Presumably LSU will have a spring game shortly.
Fortunately, it appears that LSU has at least backed off its efforts to turn the whole thing into a can’t-miss spectacle.
The school gave it the good old college try for a few years, even tried some gimmicks and non-football entertainment add-ons, and it just wouldn’t take in Louisiana.
Even following national championships. There was one especially awkward moment in the 2012 spring game when the school tried to make a big deal about welcoming the SEC Champions when all anybody could really remember was last seeing them get shut out by Alabama in the BCS championship game.
But spring games had become quite trendy in much of the SEC.
The Bayou State just wasn’t buying into the peer pressure.
Florida had a pretty fair history of getting, oh, maybe 35,000 or so into its stadium. I’m told Auburn had something similar going on.
But, of course, it was Alabama (Nick Saban) that jump-started the mad rush, the near panic among competing schools to prove that their fans were just as blindly loyal (gullible) as the next place.
At Alabama, the spring game is something of a religious pilgrimage, and, with free tickets, it can turn the area surrounding Bryant-Saban Stadium into a traffic jam that post-race Talladega would envy.

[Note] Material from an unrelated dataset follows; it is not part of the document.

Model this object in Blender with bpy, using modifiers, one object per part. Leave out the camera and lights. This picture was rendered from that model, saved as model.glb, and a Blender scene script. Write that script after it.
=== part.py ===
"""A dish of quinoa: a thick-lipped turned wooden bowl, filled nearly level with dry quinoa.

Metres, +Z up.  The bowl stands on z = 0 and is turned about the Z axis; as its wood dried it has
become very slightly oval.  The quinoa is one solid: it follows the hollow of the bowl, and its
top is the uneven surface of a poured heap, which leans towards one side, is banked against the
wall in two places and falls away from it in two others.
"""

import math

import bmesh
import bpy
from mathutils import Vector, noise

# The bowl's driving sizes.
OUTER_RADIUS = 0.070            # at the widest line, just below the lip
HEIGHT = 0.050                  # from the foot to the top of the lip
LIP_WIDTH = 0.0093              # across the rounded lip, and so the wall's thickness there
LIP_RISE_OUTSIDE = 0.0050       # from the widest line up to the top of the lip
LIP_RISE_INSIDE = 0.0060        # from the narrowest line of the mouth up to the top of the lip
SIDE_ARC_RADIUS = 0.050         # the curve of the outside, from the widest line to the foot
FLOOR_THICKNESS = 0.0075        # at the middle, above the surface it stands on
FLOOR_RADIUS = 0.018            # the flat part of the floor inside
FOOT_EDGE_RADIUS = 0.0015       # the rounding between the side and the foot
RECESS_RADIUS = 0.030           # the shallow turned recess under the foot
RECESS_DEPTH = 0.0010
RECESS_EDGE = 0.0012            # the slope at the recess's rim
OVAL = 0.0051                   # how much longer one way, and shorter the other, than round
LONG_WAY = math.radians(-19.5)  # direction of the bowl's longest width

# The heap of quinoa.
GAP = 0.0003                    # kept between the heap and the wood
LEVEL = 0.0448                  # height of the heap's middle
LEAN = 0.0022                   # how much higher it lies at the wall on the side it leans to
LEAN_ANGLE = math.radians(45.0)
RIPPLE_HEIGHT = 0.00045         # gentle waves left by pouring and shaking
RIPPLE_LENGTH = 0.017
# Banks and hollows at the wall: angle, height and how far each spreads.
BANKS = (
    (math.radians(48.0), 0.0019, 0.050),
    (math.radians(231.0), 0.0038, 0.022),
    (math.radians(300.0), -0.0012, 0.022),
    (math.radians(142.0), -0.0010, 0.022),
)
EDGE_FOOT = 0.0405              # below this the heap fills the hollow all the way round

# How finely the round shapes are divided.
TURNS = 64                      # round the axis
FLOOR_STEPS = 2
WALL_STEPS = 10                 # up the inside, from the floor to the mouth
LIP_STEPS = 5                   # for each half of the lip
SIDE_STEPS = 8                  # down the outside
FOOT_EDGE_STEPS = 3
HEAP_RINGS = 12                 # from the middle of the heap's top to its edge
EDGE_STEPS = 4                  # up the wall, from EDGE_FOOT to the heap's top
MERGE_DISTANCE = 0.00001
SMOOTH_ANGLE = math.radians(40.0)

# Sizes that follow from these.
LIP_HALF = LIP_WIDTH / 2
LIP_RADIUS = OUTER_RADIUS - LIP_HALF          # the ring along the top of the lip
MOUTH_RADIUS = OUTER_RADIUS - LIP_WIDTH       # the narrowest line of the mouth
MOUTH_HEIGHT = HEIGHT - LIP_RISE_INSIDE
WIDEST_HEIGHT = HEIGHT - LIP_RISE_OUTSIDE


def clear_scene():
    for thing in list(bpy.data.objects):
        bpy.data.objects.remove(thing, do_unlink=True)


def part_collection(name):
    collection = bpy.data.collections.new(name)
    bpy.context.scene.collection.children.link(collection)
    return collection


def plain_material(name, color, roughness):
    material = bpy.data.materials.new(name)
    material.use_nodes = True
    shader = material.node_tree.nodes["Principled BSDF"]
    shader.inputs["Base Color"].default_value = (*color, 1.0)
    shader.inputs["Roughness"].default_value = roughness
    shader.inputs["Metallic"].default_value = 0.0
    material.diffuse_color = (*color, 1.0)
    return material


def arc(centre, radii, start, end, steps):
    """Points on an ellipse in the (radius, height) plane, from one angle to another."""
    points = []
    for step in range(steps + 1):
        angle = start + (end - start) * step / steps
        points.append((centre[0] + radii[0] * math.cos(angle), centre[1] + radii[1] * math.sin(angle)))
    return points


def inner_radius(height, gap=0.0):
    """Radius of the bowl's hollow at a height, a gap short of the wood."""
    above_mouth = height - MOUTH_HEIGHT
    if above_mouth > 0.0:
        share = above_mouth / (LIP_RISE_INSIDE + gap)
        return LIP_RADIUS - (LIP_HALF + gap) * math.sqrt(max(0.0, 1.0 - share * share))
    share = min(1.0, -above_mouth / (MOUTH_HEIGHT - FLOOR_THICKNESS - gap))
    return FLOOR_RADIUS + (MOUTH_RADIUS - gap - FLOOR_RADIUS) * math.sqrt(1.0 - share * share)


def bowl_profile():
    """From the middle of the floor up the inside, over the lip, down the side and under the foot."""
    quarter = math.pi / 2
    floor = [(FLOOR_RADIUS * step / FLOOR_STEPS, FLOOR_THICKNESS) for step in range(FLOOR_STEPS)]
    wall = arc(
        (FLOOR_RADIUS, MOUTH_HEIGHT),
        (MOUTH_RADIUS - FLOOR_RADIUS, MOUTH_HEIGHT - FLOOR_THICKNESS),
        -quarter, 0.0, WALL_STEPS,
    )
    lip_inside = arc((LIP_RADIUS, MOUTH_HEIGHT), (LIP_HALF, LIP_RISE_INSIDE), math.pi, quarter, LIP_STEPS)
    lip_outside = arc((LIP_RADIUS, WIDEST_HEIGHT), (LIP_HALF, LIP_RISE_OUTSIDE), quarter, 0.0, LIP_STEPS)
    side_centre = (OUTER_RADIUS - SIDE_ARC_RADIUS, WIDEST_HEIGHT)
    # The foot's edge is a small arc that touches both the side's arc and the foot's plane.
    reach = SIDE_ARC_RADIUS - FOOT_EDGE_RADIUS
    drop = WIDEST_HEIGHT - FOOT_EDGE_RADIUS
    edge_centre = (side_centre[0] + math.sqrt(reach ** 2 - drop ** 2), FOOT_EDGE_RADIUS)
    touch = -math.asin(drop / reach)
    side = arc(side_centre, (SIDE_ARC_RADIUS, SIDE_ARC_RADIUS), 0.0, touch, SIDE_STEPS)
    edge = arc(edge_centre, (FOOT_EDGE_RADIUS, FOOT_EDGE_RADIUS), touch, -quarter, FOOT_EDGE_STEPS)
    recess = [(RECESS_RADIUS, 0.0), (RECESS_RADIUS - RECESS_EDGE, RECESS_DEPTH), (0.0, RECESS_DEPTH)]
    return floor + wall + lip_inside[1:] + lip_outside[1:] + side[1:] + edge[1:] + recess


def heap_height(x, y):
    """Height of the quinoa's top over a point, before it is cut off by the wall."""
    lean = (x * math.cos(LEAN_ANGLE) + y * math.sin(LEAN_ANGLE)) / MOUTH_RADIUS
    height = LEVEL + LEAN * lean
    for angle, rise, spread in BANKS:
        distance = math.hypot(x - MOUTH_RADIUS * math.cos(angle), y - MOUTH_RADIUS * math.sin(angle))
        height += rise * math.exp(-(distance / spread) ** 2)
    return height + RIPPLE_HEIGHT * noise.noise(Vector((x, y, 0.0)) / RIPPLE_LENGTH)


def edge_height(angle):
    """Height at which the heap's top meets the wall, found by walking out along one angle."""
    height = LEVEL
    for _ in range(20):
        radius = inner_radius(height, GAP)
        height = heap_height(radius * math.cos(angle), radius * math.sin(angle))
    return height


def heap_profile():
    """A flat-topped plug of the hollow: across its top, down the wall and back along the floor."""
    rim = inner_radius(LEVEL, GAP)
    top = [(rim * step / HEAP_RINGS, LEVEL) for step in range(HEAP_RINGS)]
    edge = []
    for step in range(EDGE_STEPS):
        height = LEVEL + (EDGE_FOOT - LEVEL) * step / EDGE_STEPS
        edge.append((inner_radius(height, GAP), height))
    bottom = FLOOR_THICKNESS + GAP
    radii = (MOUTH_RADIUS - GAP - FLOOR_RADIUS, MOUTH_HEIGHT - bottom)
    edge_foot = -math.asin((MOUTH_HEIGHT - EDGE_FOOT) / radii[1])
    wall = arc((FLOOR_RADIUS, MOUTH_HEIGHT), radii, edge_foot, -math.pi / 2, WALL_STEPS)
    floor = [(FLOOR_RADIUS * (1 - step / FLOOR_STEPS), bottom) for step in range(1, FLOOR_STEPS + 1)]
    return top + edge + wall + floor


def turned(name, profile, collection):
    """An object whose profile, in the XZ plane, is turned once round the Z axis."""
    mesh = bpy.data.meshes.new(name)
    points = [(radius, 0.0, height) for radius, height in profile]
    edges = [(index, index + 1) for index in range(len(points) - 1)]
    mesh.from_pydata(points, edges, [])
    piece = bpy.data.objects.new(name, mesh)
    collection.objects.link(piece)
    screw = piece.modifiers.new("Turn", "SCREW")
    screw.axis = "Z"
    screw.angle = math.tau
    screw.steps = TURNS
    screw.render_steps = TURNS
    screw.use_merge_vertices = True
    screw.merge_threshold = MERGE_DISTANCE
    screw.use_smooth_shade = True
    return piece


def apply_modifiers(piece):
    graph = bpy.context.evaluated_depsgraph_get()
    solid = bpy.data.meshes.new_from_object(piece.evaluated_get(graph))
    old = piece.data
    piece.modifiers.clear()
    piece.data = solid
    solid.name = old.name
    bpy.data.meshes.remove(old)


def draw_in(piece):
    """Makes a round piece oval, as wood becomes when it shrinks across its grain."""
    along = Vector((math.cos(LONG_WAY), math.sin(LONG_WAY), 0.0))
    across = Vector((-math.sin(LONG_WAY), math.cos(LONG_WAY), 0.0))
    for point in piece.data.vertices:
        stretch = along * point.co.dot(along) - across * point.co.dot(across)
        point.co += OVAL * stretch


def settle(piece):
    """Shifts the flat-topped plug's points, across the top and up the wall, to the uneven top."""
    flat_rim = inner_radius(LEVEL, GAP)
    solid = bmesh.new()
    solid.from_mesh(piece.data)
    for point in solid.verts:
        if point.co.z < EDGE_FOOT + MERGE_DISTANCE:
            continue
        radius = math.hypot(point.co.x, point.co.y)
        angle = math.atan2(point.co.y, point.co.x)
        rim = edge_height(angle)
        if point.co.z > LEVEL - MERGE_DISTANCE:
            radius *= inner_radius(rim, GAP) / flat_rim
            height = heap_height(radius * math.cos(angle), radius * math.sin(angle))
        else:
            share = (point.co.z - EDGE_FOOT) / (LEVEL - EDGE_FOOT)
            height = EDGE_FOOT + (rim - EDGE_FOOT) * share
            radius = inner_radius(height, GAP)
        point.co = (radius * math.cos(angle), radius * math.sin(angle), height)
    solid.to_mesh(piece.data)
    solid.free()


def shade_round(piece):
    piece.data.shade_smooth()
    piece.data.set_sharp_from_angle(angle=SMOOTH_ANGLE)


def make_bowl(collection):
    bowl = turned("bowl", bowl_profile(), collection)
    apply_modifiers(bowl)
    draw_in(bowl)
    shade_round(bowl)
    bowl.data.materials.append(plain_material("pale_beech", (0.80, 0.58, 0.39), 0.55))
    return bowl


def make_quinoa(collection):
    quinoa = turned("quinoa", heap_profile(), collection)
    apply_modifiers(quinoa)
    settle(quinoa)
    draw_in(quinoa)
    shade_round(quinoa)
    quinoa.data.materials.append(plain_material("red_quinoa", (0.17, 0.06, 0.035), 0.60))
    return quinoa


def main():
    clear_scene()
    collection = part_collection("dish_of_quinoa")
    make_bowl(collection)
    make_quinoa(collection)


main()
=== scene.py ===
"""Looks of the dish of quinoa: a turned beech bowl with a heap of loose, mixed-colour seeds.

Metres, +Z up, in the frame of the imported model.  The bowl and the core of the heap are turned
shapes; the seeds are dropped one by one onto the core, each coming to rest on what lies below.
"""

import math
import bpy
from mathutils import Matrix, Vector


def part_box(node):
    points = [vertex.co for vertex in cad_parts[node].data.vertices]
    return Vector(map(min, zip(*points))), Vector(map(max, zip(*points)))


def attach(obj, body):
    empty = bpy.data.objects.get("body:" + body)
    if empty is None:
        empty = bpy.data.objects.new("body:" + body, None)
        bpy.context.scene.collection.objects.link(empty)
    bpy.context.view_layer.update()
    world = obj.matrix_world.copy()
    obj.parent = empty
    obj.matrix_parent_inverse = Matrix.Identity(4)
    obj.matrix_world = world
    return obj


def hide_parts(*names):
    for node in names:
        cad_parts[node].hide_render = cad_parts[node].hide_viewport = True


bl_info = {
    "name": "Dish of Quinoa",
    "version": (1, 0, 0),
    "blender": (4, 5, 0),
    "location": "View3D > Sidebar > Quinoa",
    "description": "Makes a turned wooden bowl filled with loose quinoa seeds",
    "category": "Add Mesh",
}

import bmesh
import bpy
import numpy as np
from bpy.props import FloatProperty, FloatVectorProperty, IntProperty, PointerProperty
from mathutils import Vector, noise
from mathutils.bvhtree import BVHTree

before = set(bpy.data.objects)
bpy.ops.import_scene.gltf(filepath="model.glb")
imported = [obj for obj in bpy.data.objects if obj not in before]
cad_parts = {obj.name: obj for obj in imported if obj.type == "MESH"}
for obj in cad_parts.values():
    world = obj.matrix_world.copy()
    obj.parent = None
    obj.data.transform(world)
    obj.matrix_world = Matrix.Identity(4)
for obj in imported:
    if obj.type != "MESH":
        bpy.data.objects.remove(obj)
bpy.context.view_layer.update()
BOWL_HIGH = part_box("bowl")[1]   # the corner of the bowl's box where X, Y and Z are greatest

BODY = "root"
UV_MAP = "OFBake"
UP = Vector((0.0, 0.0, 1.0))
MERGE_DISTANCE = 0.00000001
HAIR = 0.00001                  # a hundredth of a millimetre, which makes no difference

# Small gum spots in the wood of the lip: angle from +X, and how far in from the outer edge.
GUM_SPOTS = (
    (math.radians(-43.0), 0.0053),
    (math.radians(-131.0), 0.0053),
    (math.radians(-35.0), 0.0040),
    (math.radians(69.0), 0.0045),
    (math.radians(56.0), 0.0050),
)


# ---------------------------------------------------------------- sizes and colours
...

The school — well, Nick Saban — regularly threatens to get 100,000 to show up for the silliness. And they’re proud of it.
Good for them. But remember what your mother told you when you informed her that little Johnny down the street was getting a BB gun?
“Fine. If Johnny jumps off a bridge, are you going to jump off of a bridge?”
In other words, case closed.
That’s the way I feel about Alabama and its spring game obsession.
Besides, I suspect that there’s a fairly large fear factor at work there in Tuscaloosa.
Alabama fans have been conditioned to believe that Saban gets information from the secret crimson chips implanted in their ear lobes.
And he knows if they go to the spring game or — more importantly — if they don’t go.
He also remembers who among them packs into the Hoover, Ala., hotel lobby for his appearances at SEC Media Days.
They have their reasons to be suspicious.
One year, one season when the Tide was getting extremely efficient at deciding home games by halftime, school officials (maybe on Saban’s orders?) started taking note of which fans had vacated the stadium by the fourth quarter.
They all got a stern scolding, their true allegiances were openly questioned and many of them were shamed into apologizing and promising never to try to beat the traffic again.
And if that’s the way Alabama fans want to live, let them.
LSU fans never really fell for the spring game foolishness, and, to be honest, I was always fairly comfortable living in a state that knew better. Louisiana fans have shown they know their football and they aren’t easily fooled into believing the charade of an intra-squad game in any way resembles the real thing.
Spoiler alert: I can already tell you what will happen this time.
LSU is going to look like Texas Tech throwing the ball all around the lot, hopefully with precision.
Make of it what you will. They can script these things any way they want.
But, bottom line: Go, if you must, but don’t feeling guilty for finding something better to do.